Unless you’ve been to the statehouse or our temporary quarters while we are in session, you might not know about Pages. I admit I don’t know that much about pages, except that there are quite a lot of them, that they seem to have a sense of humor and that they keep the legislature from existing as this insulated club of 105 mostly older men, and some women, with little or no connection to the generation now contemplating first dates, acne, college applications and a world attached to little or no experiential limitations.
Sure some legislators are grandparents, a few are parents with kids this age or younger, a few of us are teachers, but it’s a very few. Yet we spend all day, five days a week with the equivalent of a high school graduating class, from an average sized rural high school in our midst, studying us, learning the rules, the procedures and personal politics from very, very close quarters. I confess at first, it is a bit easier not to notice them, particularly in the balcony where we are somewhat out of the way on our two dead end rows perched above the main floor. Eventually they make their impression, they say hi, they ask questions, make a joke or hang there just outside the debate.
Practically speaking, day to day, pages staff our committees, retrieve code books, pass notes for us, they run errands, make copies, fold letters, and congregate in a little room off the House Lounge near the snack area. Of course these are not just any high school seniors or juniors. They hale from particular towns around Idaho and tend to have last names like Lake, Andrus or Moyle, names that reveal their lineage and ties to the committee chairs and sheep-rancher-legislators they are the children and grand children of.
Dan Popkey noted two years ago how the pages, if they had been the ones to determine the fate of the constitutional amendment banning gay marriage (and civil unions and anything remotely similar), that this younger generation would have rejected the amendment quite soundly. Listening to their conversations this year you see them thoughtful and playful, exploring what party affiliation they feel fits, what hair styles they might enjoy and what law makers they might emulate or avoid.
If you watch the floor session from public television or the internet, something I find hard to recommend until the session gets into full swing and we are actually beginning to debate legislation (as we likely will next week,) you might have noted on Friday that one of the pages on stage during the prayer had her hair in a pretty vigorously teased "do." The speaker called it a beaufont. Given that I am actually one of the now growing handful of gen xers in the legislature, I was not alive in the era of the beaufont, so probably can’t well judge how beaufont the hair was. What I do know is that chairman Dennis Lake’s grand daughter and page for the House Revenue and Taxation Committee has one fabulous, wild, gutsy hair-do. We’ll call it a horizontal beaufont. Kind of a giant, blond, back of the head, eye lash. All the female pages I understand on Friday were trying to apply enough hair product and combing techniques to achieve this level of hair. The Speaker took it well. It was much needed levity in a long somber week.

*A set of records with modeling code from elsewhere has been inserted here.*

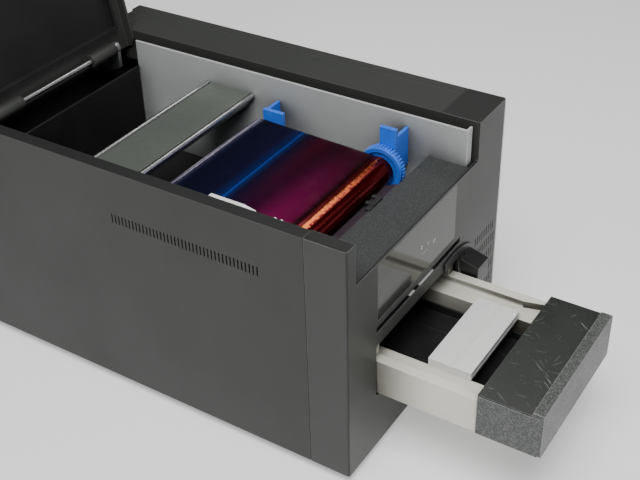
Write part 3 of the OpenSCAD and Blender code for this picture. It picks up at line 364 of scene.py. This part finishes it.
glossApron = {
    **blackPlastic, "colour": (0.035, 0.027, 0.036), "drift": (0.028, 0.022, 0.03),
    "roughness": (0.3, 0.4), "bump": 0.05,
}
paleSheet = {
    "colour": (0.37, 0.38, 0.375), "drift": (0.33, 0.34, 0.335), "driftSize": 0.08,
    "fleckAmount": 0.08, "grainSize": 0.0006, "roughness": (0.42, 0.5), "bump": 0.08,
    "edge": (0.75, 0.75, 0.73), "edgeAmount": 0.9, "edgeWidth": 0.0009,
    "corner": (0.012, 0.012, 0.013), "cornerReach": 0.045, "cornerFrom": 0.75,
    "cornerAmount": 0.9,
}
brightSteel = {
    "colour": (0.60, 0.61, 0.62), "drift": (0.5, 0.51, 0.52), "driftSize": 0.03, "metallic": 1.0,
    "fleck": (0.75, 0.75, 0.75), "fleckAmount": 0.25, "grainSize": 0.0005,
    "stretch": (0.03, 1, 1), "roughness": (0.2, 0.34), "bump": 0.08,
}
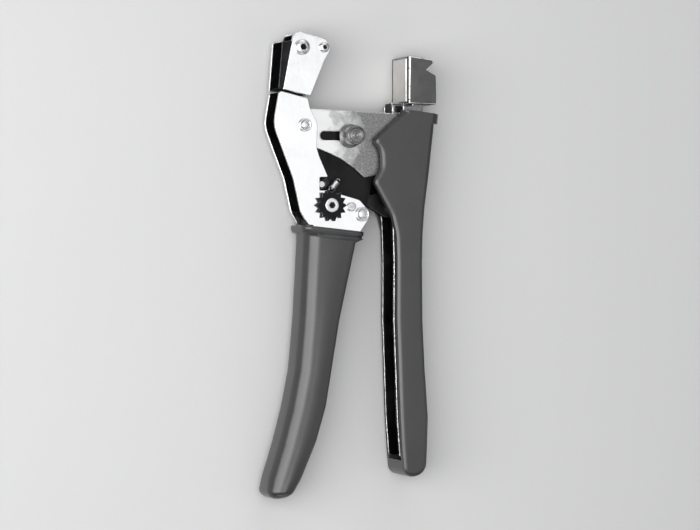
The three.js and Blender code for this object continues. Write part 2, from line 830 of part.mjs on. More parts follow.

As for the pages, they are here until half way through the session when they return to high school and a new batch arrives on the House floor. I suspect they see a lot more than we think. If past groups of pages are any indication, there are thinkers, scientists, writers, activists and governors among them. It will be a surreal transition for them I’m sure, from immersion in politics and issues in a stuffy, adult-centered environment, to home and school again. All the secrets of the House will spin off to far parts of the state with them. For now they are here, perfectly capable of judging us, our integrity and actions, hovering, hair flying, just behind us here, but ever so slightly invisible in the legislative process.